Pour conclure, nous pouvons méditer ce texte de la Bienheureuse Mère Marie de Jésus[5], en le considérant comme adressée à moi, hic et nunc:

«Votre âme est à Dieu, mais non encore uniquement; Dieu veut vous posséder de plus près, mais que d’obstacles extérieurs semblent s’y opposer! Courage! L’indignité ne fait rien à l’affaire. Qui est digne de communier, par exemple? et pourtant nous communions, et avec quel bonheur! Le choix de Dieu ne se borne pas sur notre mérite; il dit le premier mot de cet appel à qui il veut; il ramasse Paul, Augustin, Madeleine, au fond de leurs rébellions et de leurs faiblesses. Son choix entraîne sa grâce pour former l’âme selon ses desseins, si elle est fidèle à l’appel. Car voilà le grand point: Beaucoup sont appelés, peu sont élus, parce que peu correspondent à l’appel. Dieu appelle, sa grâce descend; c’est à l’âme de saisir cette grâce et de répondre à cet appel; si elle se détourne et si elle refuse, entraînée par le monde, par les affections humaines, les intérêts temporels, les répugnances naturelles, les considérations et les craintes de la chair et du sang, Dieu, après d’instantes sollicitations, se retire; et qui peut comprendre ce qu’est la jalousie irritée d’un Amour divin méprisée?… “Je crains Jésus qui passe…” 

Ô Jésus, en passant, emparez-vous de nos âmes, et ne les laissez pas errer loin de vous; rien, hors de vous, ne peut contenter ces cœurs que vous avez faits pour vous seul! L’amour divin a son appel; il a aussi ses heures, et ses heures sont fécondes: alors l’impossible devient possible, la générosité brise suavement les obstacles, car la grâce n’aime pas les retards. Prions ensemble, et quand Jésus parlera bien clairement, confiance, n’hésitez pas, ne reculez pas.»[6]


[1]Père Marie-Eugène de l’Enfant Jésus, ocd, Je veux voir Dieu, éditions du Carmel, p. 323.

[2]Saint Jean Chrysostome, Homélie XI sur Matthieu, disponible ici.

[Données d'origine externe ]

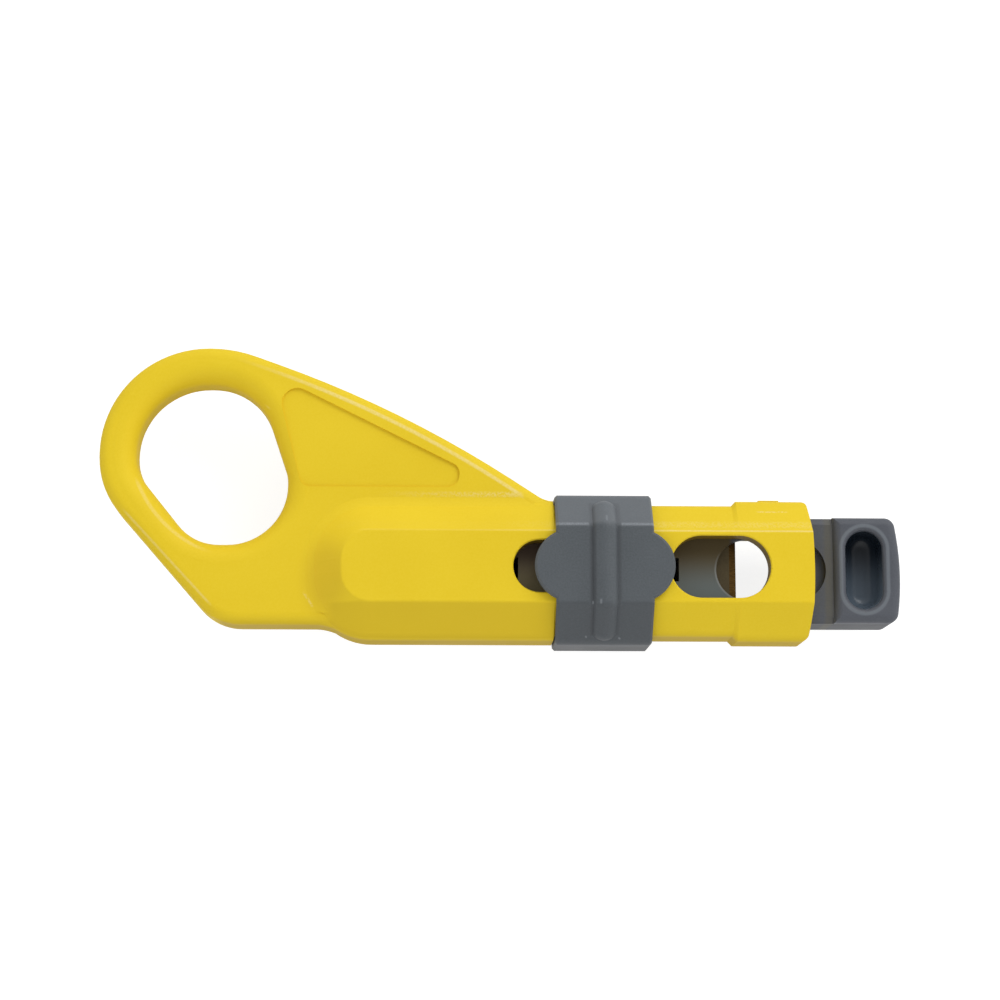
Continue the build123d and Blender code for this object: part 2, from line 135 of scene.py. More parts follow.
def tubeMm(tree, point):
    # the point in millimetres about the tube's axis, as three numbers
    shift = tree.nodes.new("ShaderNodeVectorMath")
    shift.operation = "SUBTRACT"
    tree.links.new(point, shift.inputs[0])
    shift.inputs[1].default_value = tubeOrigin
    grow = tree.nodes.new("ShaderNodeVectorMath")
    grow.operation = "SCALE"
    tree.links.new(shift.outputs[0], grow.inputs[0])
    grow.inputs["Scale"].default_value = 1 / mm
    split = tree.nodes.new("ShaderNodeSeparateXYZ")
    tree.links.new(grow.outputs[0], split.inputs[0])
    return split.outputs["X"], split.outputs["Y"], split.outputs["Z"]


def band(tree, value, low, high, soft):
    # 1 between the two values, falling to 0 over the soft width outside them
    rise = mapRange(tree, value, low - soft, low, smooth=True)
    fall = mapRange(tree, value, high, high + soft, 1.0, 0.0, smooth=True)
    return mathNode(tree, "MULTIPLY", rise, fall)


def allOf(tree, first, *others):
    for other in others:
        first = mathNode(tree, "MULTIPLY", first, other)
    return first


def anyOf(tree, first, *others):
    for other in others:
        first = mathNode(tree, "MAXIMUM", first, other)
    return first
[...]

[3] Pie XII, encyclique Haurietis Aquas (1956), nº4.

[4]Fénelon, De la parole intérieure, Pléiade pp. 591-2.

[5]Marie Deluil-Martiny, en religion Mère Marie de Jésus, fondatrice de la Congrégation des Filles du Cœur de Jésus ; Voir sa biographie ici.

[6] Extrait de la Lettre à la Soeur X., Berchem, 8 juin 1875, in “Lettres de Mère Marie de Jésus Deluil-Martiny – Fondatrice de la Société des Filles du Cœur de Jésus”, Paris, P. Lethielleux, Quatrième édition, 1911.